Nera then goes into the cave of Cruachain, a traditional portal to the
otherworld, where he sees the ruler of the sídh surrounded by a court of
dead men.  In other stories, spells are made or broken on Samhain, human
beings can enter the otherworld, and the dead walk.  In Irish folk custom
it was believed that fairies are abroad on Samhain, sometimes dancing with
ghosts, the púca is on the prowl, and witches find it the best time of the
year to make spells.  On a more benevolent note, the souls of dead family
members would return to their homes, and should be met with signs of
welcome.  Food was offered to spirits, poured into a hole dug in the
ground, a practice that Sjoestedt reports was still practiced in the early
twentieth century.
        The Celtic festival of Samhain was given a Christian guise when
Pope Boniface IV in the seventh century moved the celebration of All
Saints' Day to 1 November specifically in the hope that the Christian
holiday would supplant the pre-Christian festival of the dead.  This is a
commemoration of all the saints of the Church.  Old customs die hard,
though.  In many Catholic countries people still visit family graves on All
Saints' Day, while the eve of All Saints', Halloween, until very recently
was regarded as a mysterious, uncanny time, when the boundaries between the
living and the dead were dissolved.

Bibliography:
Danaher, Kevin.  "Irish Folk Tradition and the Celtic Calendar."  In The
Celtic Consciousness, edited by Robert O'Driscoll, 217-42.  New York:
George Braziller 1981.

Gill, Elaine and David Everett.  Celtic Pilgrimages.  Sites, Seasons and
Saints.  London: Blandford, 1997.

Green, Miranda.  Celtic Goddesses.  London: British Museum Press, 1995.
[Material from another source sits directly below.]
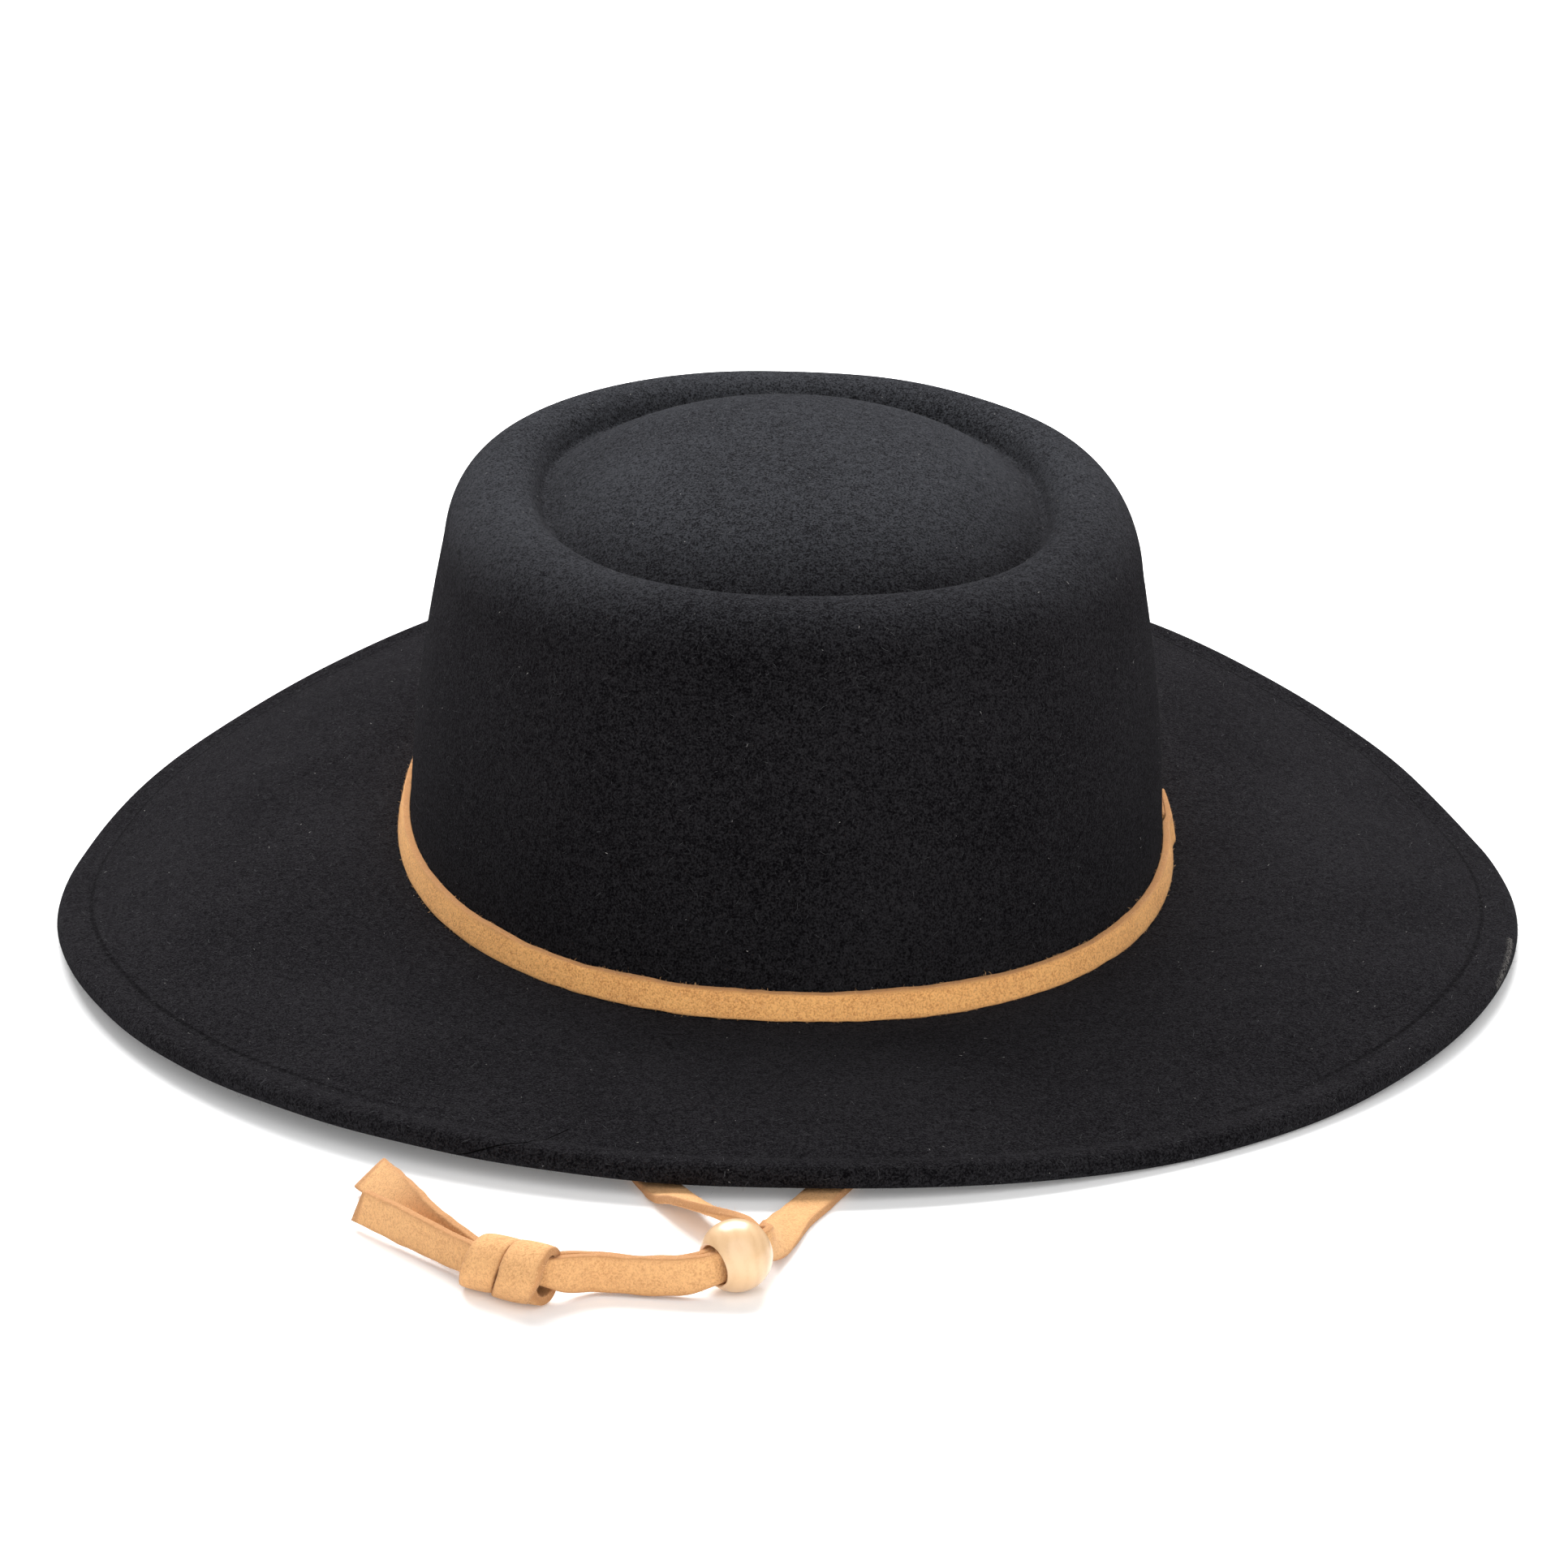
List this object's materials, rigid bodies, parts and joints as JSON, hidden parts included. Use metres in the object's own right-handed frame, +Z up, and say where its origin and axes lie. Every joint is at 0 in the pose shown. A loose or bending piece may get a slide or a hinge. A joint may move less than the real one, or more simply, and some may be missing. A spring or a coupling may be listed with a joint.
{
  "type": "wide-brim felt hat",
  "caption": "Wide-brim felt hat: rounded crown with a grooved, domed top, a flat suede band, and a chin lace with a round bead and a knot.",
  "frame": {"origin": "on the surface the hat rests on, under the middle of the brim's length and width", "axes": "+Z up; +Y from the front of the hat to the back, along its length; +X to the wearer's left"},
  "size_m": [0.333, 0.4379, 0.1136],
  "materials": {
    "felt": "matte",
    "suede": "matte",
    "bead_wood": "satin"
  },
  "bodies": {
    "root": {"felt_body": "felt", "hat_band": "suede", "chin_lace_left": "suede", "chin_lace_right": "suede", "slide_bead": "bead_wood", "lace_knot": "suede", "lace_tail_front": "suede", "lace_tail_back": "suede"}
  },
  "joints": []
}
Hutton, Ronald.  The Stations of the Sun.  A History of the Ritual Year in
Britain.  Oxford: Oxford University Press, 1996.

Ross, Anne.  "Material Culture, Myth and Folk Memory."  In The Celtic
Consciousness, edited by Robert O'Driscoll, 197-216.  New York: George
Braziller, 1981.

Sjoestedt, Marie-Louise.  Gods and Heroes of the Celts.  Translated by
Myles Dillon.  Berkeley: Turtle Island Foundation, 1982.